### Required work
Nothing but the lines from the line that contains "extrude(amount=pin_length)" through the line that contains "obj.matrix_parent_inverse = Matrix.Identity(4)" should appear in the output, each reproduced exactly.

### Data extract
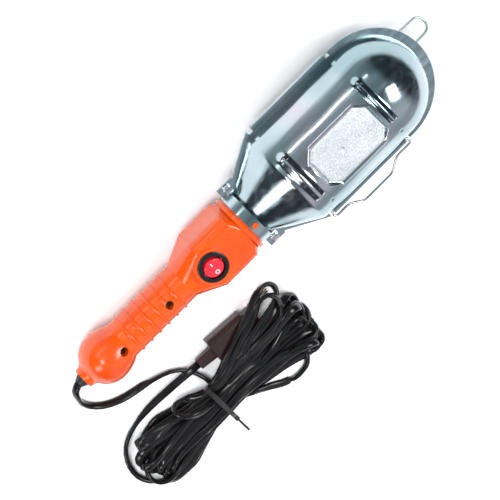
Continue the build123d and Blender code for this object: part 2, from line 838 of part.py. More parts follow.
def side_rail_spot(x):
    """Where a side rail crosses the slanting wall of a hoop, on its outside."""
    run_y = hoop_y - hoop_flat_y
    run_z = hoop_side_z - hoop_z(x)
    length = math.hypot(run_y, run_z)
    out = guard_wire_d - weld
    return ((hoop_y + hoop_flat_y) / 2 + out * run_z / length,
            (hoop_side_z + hoop_z(x)) / 2 - out * run_y / length)


def side_rail(side):
    """One of the two rails half way up the guard's sides."""
    start_turn = math.radians(25)
    end_turn = math.radians(48)
    knee = side_rail_spot(rail_knee_x)
    corner = side_rail_spot(rail_corner_x - side_rail_short)
    return wire_along(
        [(rail_start_x, side * arch_r * math.cos(start_turn), -arch_r * math.sin(start_turn)),
         (rail_knee_x, side * knee[0], knee[1]),
         (rail_corner_x - side_rail_short, side * corner[0], corner[1]),
         (dome_x + rail_end_r * math.cos(end_turn), side * rail_end_r * math.sin(end_turn),
          wire_top_z)],
        [20, 18], guard_wire_d)


with BuildPart() as guard_rails:
    for side in (1, -1):
        add(lower_rail(side).part)
        add(side_rail(side).part)
hand_over(guard_rails, "guard_rails")

with BuildPart() as guard_catch:
    with BuildSketch(across(catch_x - catch_width / 2)):
        with BuildLine():
            Polyline((-strip_inner_y, strip_bottom), (-strip_outer_y, strip_bottom),
                     (-strip_outer_y, catch_foot_z + sheet), (catch_foot_y, catch_foot_z + sheet),
                     (catch_foot_y, catch_foot_z), (-strip_outer_y + sheet, catch_foot_z),
                     (-strip_outer_y + sheet, strip_bottom - sheet),
                     (-strip_inner_y, strip_bottom - sheet), close=True)
        make_face()
    extrude(amount=catch_width)
hand_over(guard_catch, "guard_catch")

# ---- hanging loop on a bar across the guard's end ----
with BuildLine() as end_bend:
    FilletPolyline((rail_knee_x, 0, rail_z(rail_knee_x)), (rail_corner_x, 0, rail_z(rail_corner_x)),
                   (dome_x + math.sqrt(rail_end_r ** 2 - rail_y ** 2), 0, wire_top_z),
                   radius=rail_bend)
bend_edge = end_bend.edges().filter_by(GeomType.CIRCLE)[0]
bar_spot = bend_edge @ 0.7
loop_bar_x = bar_spot.X
loop_bar_z = bar_spot.Z
with BuildPart() as loop_bar:
    with BuildSketch(Plane.XZ.offset(-rail_y)):
        with Locations((loop_bar_x, loop_bar_z)):
            Circle(guard_wire_d / 2)
    extrude(amount=2 * rail_y)
hand_over(loop_bar, "loop_bar")

eye_r = guard_wire_d / 2 + eye_gap + guard_wire_d / 2
loop_start_x = loop_bar_x + eye_r
loop_tip_x = loop_bar_x + loop_reach
loop_bow = wire_along(
    [(loop_start_x, loop_width / 2, loop_bar_z), (loop_tip_x, loop_width / 2 - 1, loop_bar_z),
     (loop_tip_x, 1 - loop_width / 2, loop_bar_z), (loop_start_x, -loop_width / 2, loop_bar_z)],
    loop_width / 2 - 2, guard_wire_d)
with BuildPart() as hanging_loop:
    add(loop_bow.part)
    for side in (1, -1):
        with Locations(Location((loop_bar_x, side * loop_width / 2, loop_bar_z), (90, 0, 0))):
            Torus(eye_r, guard_wire_d / 2)
hand_over(hanging_loop, "hanging_loop")

# ---- latch bail: sprung wire whose ends turn in the rolled edge ----
near = -bar_y - bail_near_y
far = -bar_y - bail_far_y
latch_bail = wire_along(
    [(bar_start_x + bail_axle, -bar_y, 0), (bar_start_x - bail_overhang, -bar_y, 0),
     (bar_start_x - bail_overhang, near, 0), (bail_shoulder[0], near, 0),
     (bail_grip[0], far, 0), (bail_grip[1], far, 0), (bail_shoulder[1], near, 0),
     (bar_end_x + bail_overhang, near, 0), (bar_end_x + bail_overhang, -bar_y, 0),
     (bar_end_x - bail_axle, -bar_y, 0)],
    [2.3, 2.3, 8, 8, 8, 8, 2.3, 2.3], bail_wire_d)
hand_over(latch_bail, "latch_bail")

# ---- cord, laid on the floor in the frame of the floor ----
tube_z = tube_d / 2
relief_end = inside_lamp((tail_x - relief_out, 0, 0))

# From the relief at once down to the floor, round beside the knob and along to the hank.
lead_points = [
    tuple(relief_end), (-166.5, -1.2, 17.6), (-169.6, -5.0, 15.6), (-171.0, -10.8, 11.6),
    (-171.0, -17.5, 7.2), (-169.0, -25.0, 3.6), (-163.0, -32.5, 2.2), (-152.5, -39.0, 2.0),
    (-139.5, -43.5, 2.0), (-125.5, -47.0, 2.0), (-111.5, -52.0, 2.0), (-101.5, -62.0, 2.0),
    (-97.5, -76.0, 2.8),
]

# From the far lobe of the hank back along the lamp to the plug's relief.
plug_lead_points = [
    (-182.0, -86.0, 2.0), (-180.0, -75.0, 2.0), (-172.0, -66.5, 2.0), (-158.0, -61.5, 2.2),
    (-142.0, -60.3, 3.0), (-125.5, -60.9, 4.4), (-109.0, -62.0, 6.0), (-94.0, -63.5, 6.7),
]


def corner_bends(points, share=0.45):
    """The largest tangent arc that each corner's two runs allow, printed for the record."""
    spots = [Vector(*p) for p in points]
    bends = []
    for before, corner, after in zip(spots, spots[1:], spots[2:]):
        into = corner - before
        out = after - corner
        half_turn = math.radians(into.get_angle(out)) / 2
        bends.append(share * min(into.length, out.length) / math.tan(half_turn))
    print("corner radii", [round(b, 1) for b in bends])
    return bends


def cord_tube(points):
    """A plain round stand-in for one stretch of the free cord."""
    bends = corner_bends(points)
    tube = wire_along(points, bends, tube_d)
    with BuildLine() as route:
        FilletPolyline(*points, radius=bends)
    length = route.wire().length
    full = length * math.pi * (tube_d / 2) ** 2
    print("tube volume share", round(tube.part.volume / full, 4), "length", round(length))
    return tube


cord_lead = cord_tube(lead_points)
hand_over(cord_lead, "cord_lead", with_lamp=False)

plug_lead = cord_tube(plug_lead_points)
hand_over(plug_lead, "plug_lead", with_lamp=False)

# The plug lies beside the hank and partly under its far lobe, with its pins along the lamp.
plug_frame = Plane(origin=(plug_x, plug_y, plug_height / 2),
                   x_dir=(0, 0, 1),
                   z_dir=(math.cos(math.radians(plug_turn)), -math.sin(math.radians(plug_turn)), 0))

# Outer shape of the tied hank: two fanned lobes and a waist under the tie. The far lobe arches
# over the plug, which keeps its pins reachable along their whole way out. Each section is a
# station, the middle across the lamp, the width and the height.
hank_sections = (
    (-184.0, -91.0, 20.0, 7.0), (-172.0, -92.0, 38.0, 12.0), (-148.0, -94.5, 44.0, 15.0),
    (tie_x - 13, hank_y, 31.0, 23.0), (tie_x, hank_y, tie_hole_width, tie_hole_height),
    (tie_x + 13, hank_y, 32.0, 23.0), (-48.0, -91.0, 58.0, 19.0), (-22.0, -95.0, 44.0, 15.0),
    (-8.0, -97.0, 24.0, 8.0),
)
with BuildPart() as cord_hank:
    for x, middle, width, height in hank_sections:
        with BuildSketch(Plane.YZ.offset(x)):
            with Locations((middle, height / 2 + 0.1)):
                Ellipse(width / 2, height / 2)
    loft()
    with BuildSketch(plug_frame.offset(-relief_length)):
        with Locations((-plug_height / 2, 0)):
            Rectangle(3 * plug_height + 2 * clear_gap, 2 * (pin_spacing + pin_r + pin_room))
    extrude(amount=relief_length + plug_x * -2, mode=Mode.SUBTRACT)
hand_over(cord_hank, "cord_hank", with_lamp=False)

tie_hole = (tie_hole_width / 2, tie_hole_height / 2)
with BuildPart() as cord_tie:
    with BuildSketch(Plane.YZ.offset(tie_x - tie_width / 2)):
        with Locations((hank_y, tie_hole[1] + 0.1)):
            Ellipse(tie_hole[0] + tie_wall, tie_hole[1] + tie_wall)
            Ellipse(tie_hole[0], tie_hole[1], mode=Mode.SUBTRACT)
        with Locations((hank_y - tie_hole[0] - 2, tie_hole[1])):
            Rectangle(6, 5)
        with Locations((hank_y, -5)):
            Rectangle(4 * tie_hole[0], 10, mode=Mode.SUBTRACT)
        with Locations((hank_y, tie_hole[1] + 0.1)):
            Ellipse(tie_hole[0], tie_hole[1], mode=Mode.SUBTRACT)
    extrude(amount=tie_width)
    with BuildSketch(Plane.YZ.offset(tie_x - tie_tail_width / 2)):
        with Locations((hank_y - tie_hole[0] - tie_wall - tie_tail_length / 2, tie_hole[1])):
            Rectangle(tie_tail_length, tie_wall)
    extrude(amount=tie_tail_width)
hand_over(cord_tie, "cord_tie", with_lamp=False)

# ---- plug: moulded body with its relief, and two pins, lying beside the hank ----
with BuildPart() as plug_body:
    with BuildSketch(plug_frame):
        RectangleRounded(plug_height, plug_width, plug_height / 3)
    extrude(amount=plug_length)
    with BuildSketch(plug_frame.offset(plug_length)):
        RectangleRounded(nose_height, nose_width, nose_height / 3)
    extrude(amount=nose_length)
    with BuildSketch(plug_frame.offset(-relief_length)):
        RectangleRounded(relief_height, relief_width, relief_edge)
    with BuildSketch(plug_frame):
        RectangleRounded(relief_height + 1.5, relief_width + 1, relief_edge)
    loft()
hand_over(plug_body, "plug_body", with_lamp=False)

with BuildPart() as plug_pins:
    with BuildSketch(plug_frame.offset(plug_length + nose_length)):
        with Locations((0, pin_spacing), (0, -pin_spacing)):
            Circle(pin_r)
    extrude(amount=pin_length)
    pin_line = Axis(plug_frame.origin, plug_frame.z_dir)
    fillet(plug_pins.edges().filter_by(GeomType.CIRCLE).sort_by(pin_line)[-2:], pin_round)
hand_over(plug_pins, "plug_pins", with_lamp=False)
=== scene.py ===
import math

import bmesh
import bpy
import numpy
from mathutils import Matrix, Vector


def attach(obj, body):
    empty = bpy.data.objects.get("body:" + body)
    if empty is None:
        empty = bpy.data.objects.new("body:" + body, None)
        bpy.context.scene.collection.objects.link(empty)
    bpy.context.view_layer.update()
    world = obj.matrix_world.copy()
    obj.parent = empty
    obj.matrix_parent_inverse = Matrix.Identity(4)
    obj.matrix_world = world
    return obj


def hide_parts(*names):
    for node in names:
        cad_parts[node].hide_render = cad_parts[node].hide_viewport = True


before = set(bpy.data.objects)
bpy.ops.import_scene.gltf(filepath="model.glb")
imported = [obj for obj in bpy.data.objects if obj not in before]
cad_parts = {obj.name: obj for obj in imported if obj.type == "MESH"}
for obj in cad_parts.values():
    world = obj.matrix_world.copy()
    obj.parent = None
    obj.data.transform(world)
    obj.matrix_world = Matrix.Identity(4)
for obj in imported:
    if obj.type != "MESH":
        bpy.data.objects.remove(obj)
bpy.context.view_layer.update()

bpy.ops.object.select_all(action="DESELECT")

# Camera. A long lens 3 m away looks down on the lamp from its hinge side, rolled so that the
# lamp runs from the lower left to the upper right.
view_target = Vector((-0.0103, -0.0202, 0.030))
view_back = Vector((-0.0314, 0.4248, 0.9048)).normalized()
view_up = Vector((0.7259, 0.6320, -0.2714)).normalized()
view_right = view_up.cross(view_back)
bpy.ops.object.camera_add(location=view_target + 3.0 * view_back)
camera = bpy.context.object
camera.name = "studio_camera"
camera.rotation_euler = Matrix((view_right, view_up, view_back)).transposed().to_euler()
camera.data.sensor_width = 36.0
camera.data.lens = 304.2
bpy.context.scene.camera = camera

# Floor and studio light. A pale seamless floor, a room of pale and grey bands that runs round
# the lamp, and soft boxes that put long bright bands on the bright metal.
bpy.ops.mesh.primitive_plane_add(size=8.0, location=(0, 0, 0))
floor = bpy.context.object
floor.name = "studio_floor"
floor_paint = bpy.data.materials.new("pale_floor")
floor_paint.use_nodes = True
floor_shader = floor_paint.node_tree.nodes["Principled BSDF"]
floor_shader.inputs["Base Color"].default_value = (0.92, 0.92, 0.93, 1)
floor_shader.inputs["Roughness"].default_value = 0.9
floor.data.materials.append(floor_paint)


def add_node(tree, kind, links, **settings):
    """A node with its inputs linked or set by name or number, and its settings."""
    node = tree.nodes.new(kind)
    for label, value in settings.items():
        setattr(node, label, value)
    for label, value in links.items():
        if isinstance(value, bpy.types.NodeSocket):
            tree.links.new(value, node.inputs[label])
        else:
            node.inputs[label].default_value = value
    return node


# The three kinds of a Mix node share their socket names, so its colour sockets go by number.
colour_a = 6
colour_b = 7
colour_out = 2
room = bpy.data.worlds.new("pale_room")
bpy.context.scene.world = room
bpy.context.scene.view_settings.view_transform = "Standard"
room.use_nodes = True
room_tree = room.node_tree
heading = add_node(room_tree, "ShaderNodeTexCoord", {}).outputs["Generated"]
split_heading = add_node(room_tree, "ShaderNodeSeparateXYZ", {0: heading})
height_angle = add_node(room_tree, "ShaderNodeMath", {
    0: split_heading.outputs["Z"], 1: split_heading.outputs["Y"]}, operation="ARCTAN2")
uneven = add_node(room_tree, "ShaderNodeTexNoise", {"Vector": heading, "Scale": 2.3, "Detail": 0.0})
band_sway = add_node(room_tree, "ShaderNodeMapRange", {
    "Value": uneven.outputs["Fac"], "To Min": -0.09, "To Max": 0.09})
band_place = add_node(room_tree, "ShaderNodeMath", {
    0: height_angle.outputs[0], 1: 1 / math.pi, 2: band_sway.outputs["Result"]},
    operation="MULTIPLY_ADD")
bands = add_node(room_tree, "ShaderNodeValToRGB", {"Fac": band_place.outputs[0]})
band_stops = [
    (0.00, (0.46, 0.53, 0.55)), (0.07, (0.30, 0.36, 0.38)), (0.17, (0.24, 0.29, 0.31)),
    (0.27, (0.40, 0.47, 0.50)), (0.36, (0.30, 0.35, 0.38)), (0.46, (0.16, 0.18, 0.20)),
    (0.55, (0.24, 0.27, 0.30)), (0.64, (0.42, 0.46, 0.50)), (0.72, (0.70, 0.70, 0.74)),
    (0.82, (0.80, 0.74, 0.78)), (0.92, (0.45, 0.44, 0.48)), (1.00, (0.60, 0.57, 0.60)),
]
bands.color_ramp.interpolation = "EASE"
for place, tint in band_stops[1:-1]:
    bands.color_ramp.elements.new(place)
for stop, (place, tint) in zip(bands.color_ramp.elements, band_stops):
    stop.position = place
    stop.color = (*tint, 1)
end_share = add_node(room_tree, "ShaderNodeMath", {0: split_heading.outputs["X"]},
                     operation="ABSOLUTE")
end_step = add_node(room_tree, "ShaderNodeMapRange", {
    "Value": end_share.outputs[0], "From Min": 0.36, "From Max": 0.66},
    interpolation_type="SMOOTHSTEP")
darker_ends = add_node(room_tree, "ShaderNodeMix", {
    0: end_step.outputs["Result"], colour_a: bands.outputs["Color"],
    colour_b: (0.035, 0.045, 0.055, 1)}, data_type="RGBA")
room_glow = room_tree.nodes["Background"]
room_tree.links.new(darker_ends.outputs[colour_out], room_glow.inputs["Color"])
room_glow.inputs["Strength"].default_value = 1.0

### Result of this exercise
    extrude(amount=pin_length)
    pin_line = Axis(plug_frame.origin, plug_frame.z_dir)
    fillet(plug_pins.edges().filter_by(GeomType.CIRCLE).sort_by(pin_line)[-2:], pin_round)
hand_over(plug_pins, "plug_pins", with_lamp=False)
=== scene.py ===
import math

import bmesh
import bpy
import numpy
from mathutils import Matrix, Vector


def attach(obj, body):
    empty = bpy.data.objects.get("body:" + body)
    if empty is None:
        empty = bpy.data.objects.new("body:" + body, None)
        bpy.context.scene.collection.objects.link(empty)
    bpy.context.view_layer.update()
    world = obj.matrix_world.copy()
    obj.parent = empty
    obj.matrix_parent_inverse = Matrix.Identity(4)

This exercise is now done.